If two things have different charges, they attract, or pull towards each other. If two things have the same charge, they repel, or push away from each other.

It is important to note that static electricity is not caused by friction. Friction caused by the rubbing only allows the electrons to move from thing to the other more easily. Friction is not necessary for this process of moving atoms to occur. An example is when you pull your hat off, it rubs against your hair. Electrons move from your hair to the hat. Now each of the hairs has the same positive charge. Things with the same charge repel each other. So the hairs try to move away from each other. The farthest they can get is to stand up and away from all the other hairs.

                                                               

A similar effect is caused by rubbing a balloon on your head.

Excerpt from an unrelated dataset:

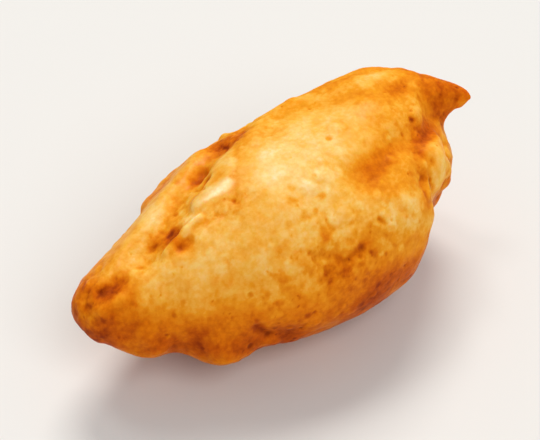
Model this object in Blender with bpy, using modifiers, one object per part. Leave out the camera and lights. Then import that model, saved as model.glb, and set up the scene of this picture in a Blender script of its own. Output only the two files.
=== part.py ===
"""Kibbeling: one chunk of white fish in a puffed, deep-fried batter crust.

The piece lies the way it would on a plate. Its long axis runs along X, from a thin
tip at -X to a blunt end whose upper edge curls out into a beak at +X. It rests on a
small flat underside at Z = 0, and the origin is the middle of its footprint's box.

Every size and place below is in millimetres and is scaled to metres where it is used.
"""

import math

import bmesh
import bpy
import numpy as np
from mathutils import Vector, geometry

MM = 0.001

# Driving dimensions of the chunk, before the folds and drips of batter are added
LENGTH = 55.0
HALF_WIDTH = 14.3
RISE = 12.2
DROP = 12.0
AXIS_HEIGHT = 11.0
RESTING_HEIGHT = -0.2

# How the chunk swells from its thin tip (-1) to its blunt end (+1)
ALONG = (-1.0, -0.9, -0.68, -0.45, -0.2, 0.15, 0.5, 0.75, 1.0)
WIDTH_SHARE = (0.70, 0.70, 0.70, 0.81, 0.95, 1.02, 1.08, 1.05, 1.0)
RISE_SHARE = (0.70, 0.68, 0.67, 0.81, 0.94, 1.0, 1.06, 1.05, 1.0)
DROP_SHARE = (0.60, 0.64, 0.76, 0.86, 0.95, 1.0, 1.05, 1.0, 0.9)
SIDE_SHIFT = (1.5, 1.0, 0.2, -0.2, 0.0, 0.0, 0.5, 1.5, 2.0)

# Rolls of batter along the far edge, the band ending in the beak: places along each,
# with the roll's radius there
ROLLS = {
    "rim": ((-24, 2, 13, 1.4), (-14.5, 5.2, 15.6, 2), (-6, 8.4, 16.8, 2.4), (0, 9.6, 16.8, 2.2)),
    "band": (
        (3, 7, 17.3, 4),
        (13, 6.2, 17.4, 5.4),
        (21, 5, 17.4, 5.8),
        (26, 2, 18.4, 3),
        (30.4, -0.2, 18, 1.3),
    ),
}

# Rounded masses that stand out of the chunk: centre, then half sizes
SWELLS = {
    "shoulder": ((15, 1.5, 14.2), (10.5, 8.5, 8.6)),
    "drip_near_the_tip": ((-19.8, -2.4, 8.8), (4.4, 4.2, 3.6)),
    "drip_at_the_front": ((-12.5, -6.4, 7.2), (5.2, 4.6, 3.8)),
}

# Relief of the skin: rise (+) or sink (-), reach to each side, and the line it follows
RELIEF = {
    "trough_inside_the_rim": (-1.2, 2.8, (-18.5, 0.2, 17), (-12, 2.6, 19), (-7.5, 5.2, 19.8), (-3, 6.8, 20)),
    "thin_tip_pit": (-0.6, 2.4, (-23.5, 0, 15.2), (-21.5, 0.8, 16)),
    "sunken_spot": (-0.5, 4.0, (10.5, -6.2, 20.8), (7.5, -7.2, 20.8)),
    "end_crease": (-0.6, 2.2, (14, -5, 20.8), (20, -3.4, 19.6), (23.5, -1.6, 18.8)),
    "end_fold": (0.9, 2.6, (19, -6.8, 18), (21.5, -7.6, 12)),
    "end_valley": (-1.1, 2.6, (15.4, -8.8, 17), (19, -10.6, 11)),
    "end_corner": (-2.2, 7.5, (21.5, -9, 9), (18, -12, 8)),
    "front_wrinkle": (-0.5, 2.2, (-11, -11, 9), (-7, -12.2, 8)),
}

SKIN_VOXEL = 1.15
SMOOTHING_PASSES = 4
CRUST_COLOUR = (0.82, 0.43, 0.10, 1.0)
CRUST_ROUGHNESS = 0.45


def clear_scene():
    for old in list(bpy.data.objects):
        bpy.data.objects.remove(old, do_unlink=True)


def add_chunk(masses):
    """The egg-shaped body: a ball stretched to the shares above."""
    ball = bmesh.ops.create_icosphere(masses, subdivisions=5, radius=1.0)
    for point in ball["verts"]:
        along, across, up = point.co
        half_width = np.interp(along, ALONG, WIDTH_SHARE) * HALF_WIDTH
        rise = np.interp(along, ALONG, RISE_SHARE) * RISE
        drop = np.interp(along, ALONG, DROP_SHARE) * DROP
        shift = np.interp(along, ALONG, SIDE_SHIFT)
        height = AXIS_HEIGHT + up * (rise if up > 0 else drop)
        point.co = Vector((along * LENGTH / 2, across * half_width + shift, height)) * MM


def add_swell(masses, centre, half_sizes):
    ball = bmesh.ops.create_icosphere(masses, subdivisions=4, radius=1.0)
    for point in ball["verts"]:
        point.co = (point.co * Vector(half_sizes) + Vector(centre)) * MM


def add_roll(masses, name, route):
    """A tapering roll of batter: a curve with a round bevel, made a mesh."""
    curve = bpy.data.curves.new(name, "CURVE")
    curve.dimensions = "3D"
    curve.bevel_depth = MM
    curve.bevel_resolution = 4
    curve.use_fill_caps = True
    line = curve.splines.new("NURBS")
    line.points.add(len(route) - 1)
    line.order_u = 3
    line.use_endpoint_u = True
    for point, (x, y, z, radius) in zip(line.points, route):
        point.co = (x * MM, y * MM, z * MM, 1.0)
        point.radius = radius
    holder = bpy.data.objects.new(name, curve)
    bpy.context.scene.collection.objects.link(holder)
    tube = mesh_as_shown(holder)
    bpy.data.objects.remove(holder, do_unlink=True)
    masses.from_mesh(tube)


def mesh_as_shown(holder):
    graph = bpy.context.evaluated_depsgraph_get()
    return bpy.data.meshes.new_from_object(holder.evaluated_get(graph))


def one_skin(masses):
    """Joins the masses under one skin, and smooths where they meet."""
    mesh = bpy.data.meshes.new("masses")
    masses.to_mesh(mesh)
    holder = bpy.data.objects.new("masses", mesh)
    bpy.context.scene.collection.objects.link(holder)
    remesh = holder.modifiers.new("one_skin", "REMESH")
    remesh.mode = "VOXEL"
    remesh.voxel_size = SKIN_VOXEL * MM
    smooth = holder.modifiers.new("shrunk_batter", "SMOOTH")
    smooth.factor = 0.5
    smooth.iterations = SMOOTHING_PASSES
    skin = bmesh.new()
    skin.from_mesh(mesh_as_shown(holder))
    bpy.data.objects.remove(holder, do_unlink=True)
    return skin


def distance_to_line(place, line):
    nearest = math.inf
    for start, end in zip(line, line[1:]):
        _, share = geometry.intersect_point_line(place, start, end)
        on_line = start.lerp(end, min(max(share, 0.0), 1.0))
        nearest = min(nearest, (place - on_line).length)
    return nearest


def shape_relief(skin):
    """Raises and sinks the skin along the lines in RELIEF, fading out at their reach."""
    for rise, reach, *places in RELIEF.values():
        line = [Vector(place) * MM for place in places]
        skin.normal_update()
        for point in skin.verts:
            share = distance_to_line(point.co, line) / (reach * MM)
            if share < 1.0:
                point.co += point.normal * rise * MM * (1.0 - share ** 2) ** 2


def cut_flat_underside(skin):
    """Slices the lowest bulge off, so that the piece has a flat spot to rest on."""
    everything = skin.verts[:] + skin.edges[:] + skin.faces[:]
    level = Vector((0, 0, RESTING_HEIGHT * MM))
    cut = bmesh.ops.bisect_plane(skin, geom=everything, plane_co=level, plane_no=(0, 0, 1), clear_inner=True)
    rim = [edge for edge in cut["geom_cut"] if isinstance(edge, bmesh.types.BMEdge)]
    bmesh.ops.contextual_create(skin, geom=rim)


def centre_on_footprint(skin):
    """Moves the piece so that the origin is the middle of its footprint's box."""
    places = np.array([point.co for point in skin.verts])
    low, high = places.min(axis=0), places.max(axis=0)
    middle = (low + high) / 2
    bmesh.ops.translate(skin, verts=skin.verts, vec=(-middle[0], -middle[1], -low[2]))


def crust_material():
    material = bpy.data.materials.new("fried_batter")
    material.use_nodes = True
    shader = material.node_tree.nodes["Principled BSDF"]
    shader.inputs["Base Color"].default_value = CRUST_COLOUR
    shader.inputs["Roughness"].default_value = CRUST_ROUGHNESS
    shader.inputs["Metallic"].default_value = 0.0
    return material


def main():
    clear_scene()
    masses = bmesh.new()
    add_chunk(masses)
    for centre, half_sizes in SWELLS.values():
        add_swell(masses, centre, half_sizes)
    for name, route in ROLLS.items():
        add_roll(masses, name, route)
    skin = one_skin(masses)
    masses.free()
    shape_relief(skin)
    cut_flat_underside(skin)
    centre_on_footprint(skin)
    mesh = bpy.data.meshes.new("kibbeling")
    skin.to_mesh(mesh)
    skin.free()
    mesh.shade_smooth()
    mesh.materials.append(crust_material())
    collection = bpy.data.collections.new("kibbeling_piece")
    bpy.context.scene.collection.children.link(collection)
    collection.objects.link(bpy.data.objects.new("kibbeling", mesh))


main()
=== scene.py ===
import math

import bpy
import numpy as np
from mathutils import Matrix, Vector, noise


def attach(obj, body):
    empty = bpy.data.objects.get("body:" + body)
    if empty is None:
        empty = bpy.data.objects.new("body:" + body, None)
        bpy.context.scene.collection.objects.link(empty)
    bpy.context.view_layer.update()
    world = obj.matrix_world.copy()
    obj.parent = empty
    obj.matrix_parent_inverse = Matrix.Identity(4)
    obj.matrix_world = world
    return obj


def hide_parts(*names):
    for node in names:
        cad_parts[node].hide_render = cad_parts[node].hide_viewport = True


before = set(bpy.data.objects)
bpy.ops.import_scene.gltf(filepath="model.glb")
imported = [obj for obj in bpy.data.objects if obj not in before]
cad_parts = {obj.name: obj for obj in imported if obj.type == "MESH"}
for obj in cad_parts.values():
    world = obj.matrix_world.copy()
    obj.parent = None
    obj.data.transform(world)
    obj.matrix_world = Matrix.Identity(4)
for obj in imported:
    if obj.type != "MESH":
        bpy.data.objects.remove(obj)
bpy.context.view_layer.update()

mm = 0.001
faintest = 0.001        # a lower weight is left out of a vertex group


# small helpers

def pickOnly(*things):
    bpy.ops.object.select_all(action="DESELECT")
    for thing in things:
        thing.select_set(True)
    bpy.context.view_layer.objects.active = things[0]


def applyModifiers(piece):
    pickOnly(piece)
    for modifier in list(piece.modifiers):
        bpy.ops.object.modifier_apply(modifier=modifier.name)


def screenColour(red, green, blue):
    # 0-255 as shown on a screen, turned into the light values that shaders use
    shares = [value / 255 for value in (red, green, blue)]
    return tuple(s / 12.92 if s <= 0.04045 else ((s + 0.055) / 1.055) ** 2.4 for s in shares) + (1.0,)


def placesOf(piece):
    flat = np.empty(len(piece.data.vertices) * 3, np.float32)
    piece.data.vertices.foreach_get("co", flat)
    return flat.reshape(-1, 3) / mm


def normalsOf(piece):
    flat = np.empty(len(piece.data.vertices) * 3, np.float32)
    piece.data.vertex_normals.foreach_get("vector", flat)
    return flat.reshape(-1, 3)


def fade(value, low, high):
    # 0 at low, 1 at high, smooth between; low may be above high
    share = np.clip((value - low) / (high - low), 0, 1)
    return share * share * (3 - 2 * share)


def awayFrom(piece, places, line):
    # how far each place is from a dot or a line of dots laid on the skin, in mm
    dots = [np.array(piece.closest_point_on_mesh(Vector(dot) * mm)[1]) / mm for dot in line]
    nearest = np.linalg.norm(places - dots[0], axis=1)
    for start, end in zip(dots, dots[1:]):
        run = end - start
        share = np.clip((places - start) @ run / (run @ run), 0, 1)
        nearest = np.minimum(nearest, np.linalg.norm(places - start - share[:, None] * run, axis=1))
    return nearest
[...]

Electrons from your hair jump from to the balloon, and it becomes negatively charged. Putting the balloon close to your hair pulls your hair out because they are opposites. This is static electricity.

Walking across carpet and rubbing your feet is another way to give yourself a negative charge. Notice you don't have to rub your feet, just the walking can cause the imbalance in electrons. You have created static electricity on yourself. Touch a door knob and ZAP! The electrons move from you to the knob. You get a shock.

One common misconception of static electricity is that it is electricity that is "static," or doesn't move. This is untrue. If given a good enough conductor and an imbalance of electrons, the static electricity can be expelled from the negatively charged item. This is the spark that we sometimes see, or the shock that we feel. The strength of the shock or spark depends on the difference in charge. The greater the difference in electrons, the more power the spark or shock has.

A weak shock is felt by rubbing your feet on the carpet and touching some type of metal.

A larger type of spark is lightning.